AIM:
Which lines hold the word "bodies"? Show each of them.

---+---

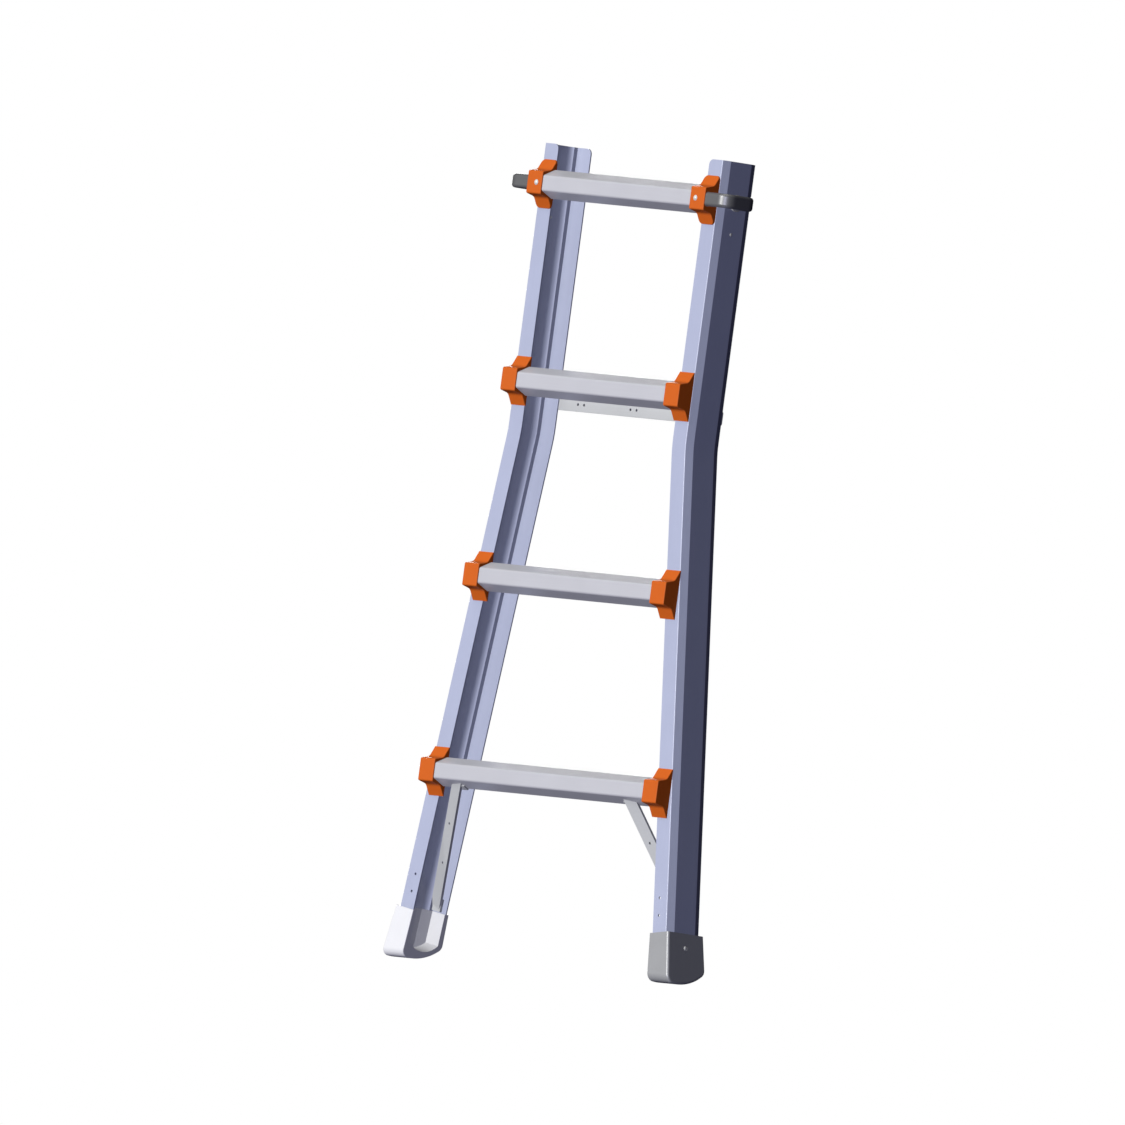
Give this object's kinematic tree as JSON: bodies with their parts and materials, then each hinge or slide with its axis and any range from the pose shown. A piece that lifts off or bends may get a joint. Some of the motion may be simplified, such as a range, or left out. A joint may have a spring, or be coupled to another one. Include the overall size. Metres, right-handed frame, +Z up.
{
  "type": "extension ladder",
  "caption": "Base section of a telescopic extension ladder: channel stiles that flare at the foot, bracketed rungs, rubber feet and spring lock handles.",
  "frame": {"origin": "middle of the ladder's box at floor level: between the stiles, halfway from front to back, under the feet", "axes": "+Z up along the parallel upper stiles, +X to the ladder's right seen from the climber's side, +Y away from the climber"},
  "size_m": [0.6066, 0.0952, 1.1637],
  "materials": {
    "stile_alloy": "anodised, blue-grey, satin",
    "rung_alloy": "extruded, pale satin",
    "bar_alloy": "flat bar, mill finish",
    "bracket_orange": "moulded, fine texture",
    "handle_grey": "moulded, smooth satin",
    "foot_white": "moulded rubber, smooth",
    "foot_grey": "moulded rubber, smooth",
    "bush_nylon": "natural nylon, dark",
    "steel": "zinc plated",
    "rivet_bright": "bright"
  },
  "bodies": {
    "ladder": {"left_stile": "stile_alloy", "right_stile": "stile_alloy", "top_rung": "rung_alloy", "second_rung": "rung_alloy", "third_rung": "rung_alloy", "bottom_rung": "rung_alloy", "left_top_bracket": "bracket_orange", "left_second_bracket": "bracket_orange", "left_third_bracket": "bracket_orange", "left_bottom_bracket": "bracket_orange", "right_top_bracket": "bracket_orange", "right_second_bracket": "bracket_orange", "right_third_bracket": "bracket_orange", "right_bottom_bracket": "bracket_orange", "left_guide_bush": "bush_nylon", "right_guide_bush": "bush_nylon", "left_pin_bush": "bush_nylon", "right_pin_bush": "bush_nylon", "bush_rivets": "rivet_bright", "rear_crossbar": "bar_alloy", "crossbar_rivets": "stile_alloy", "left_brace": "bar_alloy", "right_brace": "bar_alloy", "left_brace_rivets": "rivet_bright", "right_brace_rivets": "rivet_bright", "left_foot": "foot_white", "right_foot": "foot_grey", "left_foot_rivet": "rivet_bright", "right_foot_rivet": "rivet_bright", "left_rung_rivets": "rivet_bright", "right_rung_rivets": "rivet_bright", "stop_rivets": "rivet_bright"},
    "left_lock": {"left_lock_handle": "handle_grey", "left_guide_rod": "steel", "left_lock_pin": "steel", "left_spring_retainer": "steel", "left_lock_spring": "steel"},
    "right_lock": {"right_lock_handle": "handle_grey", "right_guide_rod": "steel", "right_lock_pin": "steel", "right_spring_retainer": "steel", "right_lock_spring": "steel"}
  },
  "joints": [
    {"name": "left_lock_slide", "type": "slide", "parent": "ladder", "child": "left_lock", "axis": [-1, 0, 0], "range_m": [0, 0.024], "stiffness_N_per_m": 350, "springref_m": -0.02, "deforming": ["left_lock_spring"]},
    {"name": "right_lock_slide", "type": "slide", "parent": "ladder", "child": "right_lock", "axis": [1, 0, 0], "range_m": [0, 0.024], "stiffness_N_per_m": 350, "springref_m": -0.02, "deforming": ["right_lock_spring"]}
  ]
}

---+---

RESPONSE:
Give this object's kinematic tree as JSON: bodies with their parts and materials, then each hinge or slide with its axis and any range from the pose shown. A piece that lifts off or bends may get a joint. Some of the motion may be simplified, such as a range, or left out. A joint may have a spring, or be coupled to another one. Include the overall size. Metres, right-handed frame, +Z up.
  "bodies": {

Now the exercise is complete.